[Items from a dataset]
● ● ● ●
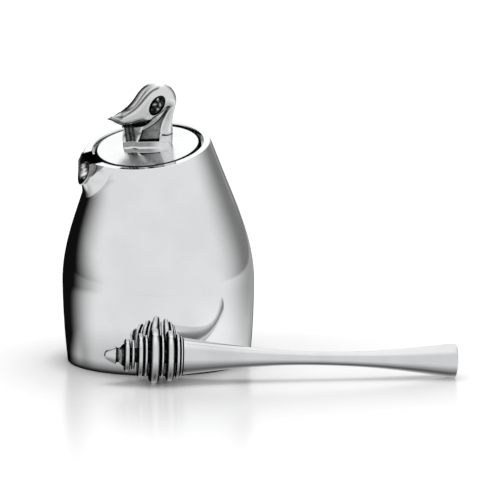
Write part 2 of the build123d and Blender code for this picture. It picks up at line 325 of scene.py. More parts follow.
def polished(name, tone, cloudy, rough_low, rough_high, wave, grain_scale=900.0):
    """Hand-polished cast metal: faint clouding, a little uneven roughness and a very soft waviness, darkened by
    painted shade and painted reflections stored per vertex.
    """
    material = bpy.data.materials.new(name)
    material.use_nodes = True
    tree = material.node_tree
    shader = tree.nodes["Principled BSDF"]
    place = add_node(tree, "ShaderNodeTexCoord").outputs["Object"]
    clouds = add_node(tree, "ShaderNodeTexNoise", {"Vector": place, "Scale": 55.0, "Detail": 3.0}).outputs[0]
    grain = add_node(tree, "ShaderNodeTexNoise", {"Vector": place, "Scale": grain_scale, "Detail": 2.0}).outputs[0]
    slow = add_node(tree, "ShaderNodeTexNoise", {"Vector": place, "Scale": 38.0, "Detail": 1.0}).outputs[0]
    # The vertex attribute read here holds painted shade and painted dark reflections, lower where highlights are
    # painted; it darkens the base colour and specular tint towards black.
    painted_shade = add_node(tree, "ShaderNodeAttribute", attribute_name="painted_shade").outputs["Fac"]
    painted_shade = calc(tree, "MINIMUM", calc(tree, "MULTIPLY", painted_shade, remap(tree, grain, 0.3, 0.7, 0.97, 1.10)), 1.0)
    colour = mix_colour(tree, remap(tree, clouds, 0.35, 0.65), cloudy, tone)
    colour = mix_colour(tree, painted_shade, colour, (0.010, 0.010, 0.011))
    tree.links.new(colour, shader.inputs["Base Color"])
    edge_tone = mix_colour(tree, painted_shade, (1.0, 1.0, 1.0), (0.02, 0.02, 0.02))
    tree.links.new(edge_tone, shader.inputs["Specular Tint"])
    rough = calc(tree, "MULTIPLY_ADD", grain, 0.4, calc(tree, "MULTIPLY", clouds, 0.6))
    rough = remap(tree, rough, 0.35, 0.65, rough_low, rough_high)
    rough = calc(tree, "ADD", rough, calc(tree, "MULTIPLY", painted_shade, 0.15))
    satin = add_node(tree, "ShaderNodeAttribute", attribute_name="satin").outputs["Fac"]
    rough = calc(tree, "ADD", rough, calc(tree, "MULTIPLY", satin, 0.22))
    tree.links.new(rough, shader.inputs["Roughness"])
    bump = add_node(tree, "ShaderNodeBump", {"Strength": 1.0, "Distance": wave, "Height": slow}).outputs[0]
    tree.links.new(bump, shader.inputs["Normal"])
    shader.inputs["Metallic"].default_value = 1.0
    return material


POT = polished("pot_metal", (0.93, 0.935, 0.945), (0.89, 0.895, 0.905), 0.02, 0.06, 0.00004)
LID = polished("lid_metal", (0.94, 0.945, 0.95), (0.91, 0.915, 0.92), 0.02, 0.05, 0.00002)
KNOB = polished("knob_metal", (0.97, 0.975, 0.98), (0.93, 0.935, 0.945), 0.03, 0.08, 0.00003)
DIPPER = polished("dipper_metal", (0.80, 0.805, 0.815), (0.74, 0.745, 0.755), 0.05, 0.11, 0.00002)
INSIDE = polished("inside_metal", (0.80, 0.81, 0.82), (0.72, 0.73, 0.74), 0.22, 0.34, 0.00003)
STEEL = polished("fastener_steel", (0.60, 0.61, 0.63), (0.50, 0.51, 0.53), 0.20, 0.32, 0.00001)

# ---------------------------------------------------------------- pot
COLUMNS = 540
theta = np.linspace(0, 2 * np.pi, COLUMNS, endpoint=False)


def outer_ring(h, extra=0.0):
    """Ring of the outer surface, swelling towards the notch's lip."""
    hs = np.full(COLUMNS, float(h))
    p = on_section(hs, body_r(hs), theta)
    a, b, c = notch_coords(p)
    away = from_u(a, b)
    slope = 1 - (away - LIP_W + 0.8) / FLARE
    flare = np.minimum((slope + np.sqrt(slope ** 2 + CREASE ** 2)) / 2, 1.0)
    swell = np.where(c > 0, 0.86 * lip_rise(hs) * flare, 0)
    return on_section(hs, body_r(hs) + swell + extra, theta), swell


rings = []
for h, extra in ((0.0, -0.5), (0.04, -0.3), (0.15, -0.12), (0.35, -0.02), (0.6, 0.0)):
    rings.append(outer_ring(h, extra)[0])
for h in np.concatenate([np.arange(2, 76, 2.0), np.arange(76, RIM_H - 0.5, 0.5)]):
    rings.append(outer_ring(h)[0])
top_swell = outer_ring(RIM_H)[1]
for step in range(1, 7):
    turn = radians(15 * step)
    for_r = float(body_r(RIM_H - 0.6)) - 0.5 + 0.5 * cos(turn) + top_swell
    ring = RIM_X * np.cos(theta)[:, None] + RIM_Y * np.sin(theta)[:, None]
    rings.append(RIM_C + for_r[:, None] * ring + (-0.5 + 0.5 * sin(turn)) * RIM_N)
outer_r = float(body_r(RIM_H - 0.6)) - 0.5
for share in np.linspace(0, 1, 8)[1:]:
    r = outer_r + top_swell * (1 - share) - (outer_r - BORE_R - 0.5) * share
    ring = RIM_X * np.cos(theta)[:, None] + RIM_Y * np.sin(theta)[:, None]
    rings.append(RIM_C + r[:, None] * ring)
outer_count = len(rings)
for step in range(1, 7):
    turn = radians(15 * step)
    rings.append(on_rim(BORE_R + 0.5 - 0.5 * sin(turn), -0.5 + 0.5 * cos(turn), theta))
for z in (-1.2, -2.0, -SEAT_DEPTH):
    rings.append(on_rim(BORE_R, z, theta))
for r in (BORE_R - 0.05, MOUTH_R + 1.2, MOUTH_R + 0.3):
    rings.append(on_rim(r, -SEAT_DEPTH, theta))
for z in (-SEAT_DEPTH - 0.3, -5.0, -7.0, -COLLAR_DEPTH + 0.1, -COLLAR_DEPTH):
    rings.append(on_rim(MOUTH_R, z, theta))

# Where the inner wall meets the underside of the collar.
low, high = np.full(COLUMNS, 60.0), np.full(COLUMNS, RIM_H + 10)
for _ in range(40):
    mid = (low + high) / 2
    p = on_section(mid, body_r(mid) - WALL, theta)
    above = (p - RIM_C) @ RIM_N > -COLLAR_DEPTH
    high = np.where(above, mid, high)
    low = np.where(above, low, mid)
meet = (low + high) / 2
edge = on_section(meet, body_r(meet) - WALL, theta)
mouth_edge = on_rim(MOUTH_R, -COLLAR_DEPTH, theta)
for share in (0.25, 0.5, 0.75, 1.0):
    rings.append(mouth_edge * (1 - share) + edge * share)
for share in np.linspace(0, 1, 46)[1:]:
    hs = meet * (1 - share) + 12.5 * share
    rings.append(on_section(hs, body_r(hs) - WALL, theta))
for turn in np.radians(np.arange(10, 91, 10)):
    hs = np.full(COLUMNS, 12.5 - 8 * sin(turn))
    rings.append(on_section(hs, body_r(hs) - WALL - 8 * (1 - cos(turn)), theta))
flat = np.zeros(COLUMNS)
for r, z in ((33.0, 4.5), (33.0, 2.5), (38.55, 2.5), (38.55, 0.0), (40.5, 0.0), (42.5, 0.0)):
    rings.append(on_section(flat, flat + r, theta) + np.array([0, 0, z]))

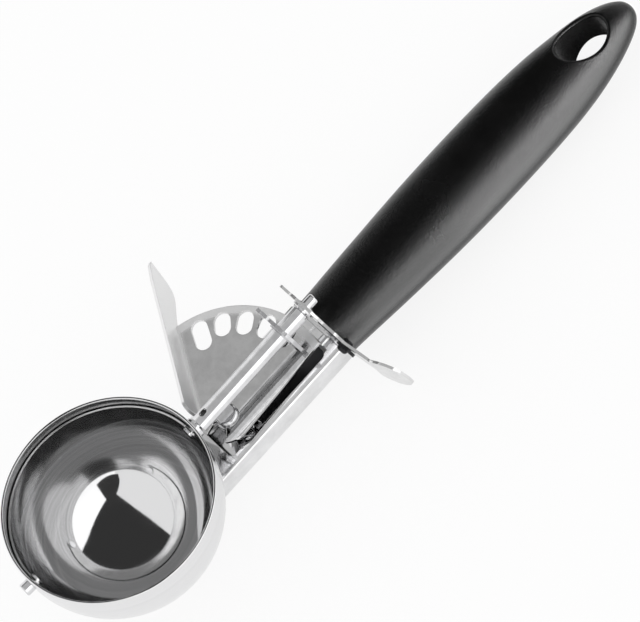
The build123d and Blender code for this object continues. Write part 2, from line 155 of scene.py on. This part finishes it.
def new_finish(name, colour, metallic, roughness):
    """A material, its node tree and its Principled shader."""
    finish = bpy.data.materials.new(name)
    finish.use_nodes = True
    shader = finish.node_tree.nodes["Principled BSDF"]
    shader.inputs["Base Color"].default_value = colour
    shader.inputs["Metallic"].default_value = metallic
    shader.inputs["Roughness"].default_value = roughness
    return finish, finish.node_tree, shader


def coat_with(obj, finish):
    """Give every face of the object this finish."""
    if not obj.material_slots:
        obj.data.materials.append(finish)
    for place in obj.material_slots:
        place.material = finish


# rounded edges with a painted highlight: lighter where two faces meet, from the angle between the
# true and the rounded normal
edge_group, group_in, group_out = new_group(
    "rounded_edge_highlight", {"Width": 0.0002, "Strength": 1.0}, {"Mask": "f", "Normal": "v"})
rounded = add_node(
    edge_group, "ShaderNodeBevel", samples=4, from_Radius=group_in.outputs["Width"])
true_normal = add_node(edge_group, "ShaderNodeNewGeometry")
agreement = add_node(
    edge_group, "ShaderNodeVectorMath", operation="DOT_PRODUCT",
    from_0=rounded.outputs[0], from_1=true_normal.outputs["Normal"])
edge_mask = calculate(
    edge_group, "MULTIPLY", graded(edge_group, agreement.outputs["Value"], 0.995, 0.85),
    group_in.outputs["Strength"], use_clamp=True)
edge_group.links.new(edge_mask, group_out.inputs["Mask"])
edge_group.links.new(rounded.outputs[0], group_out.inputs["Normal"])

# handling marks: soft clouds in the gloss and, fainter, in the tone
smudge_group, group_in, group_out = new_group(
    "handling_marks", {"Low": 0.03, "High": 0.08, "Size": 90.0}, {"Roughness": "f", "Cloud": "f"})
blotch_low, blotch_high = 0.35, 0.7
place = add_node(smudge_group, "ShaderNodeTexCoord")
blotch = add_node(
    smudge_group, "ShaderNodeTexNoise", from_Vector=place.outputs["Object"],
    from_Scale=group_in.outputs["Size"], in_Detail=4.0, in_Roughness=0.6)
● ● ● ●
**DESCRIPTION OF THE TASK**: Look through the data above. Find each line with the string "code" and copy it.

**FULL RESPONSE**:
Write part 2 of the build123d and Blender code for this picture. It picks up at line 325 of scene.py. More parts follow.
The build123d and Blender code for this object continues. Write part 2, from line 155 of scene.py on. This part finishes it.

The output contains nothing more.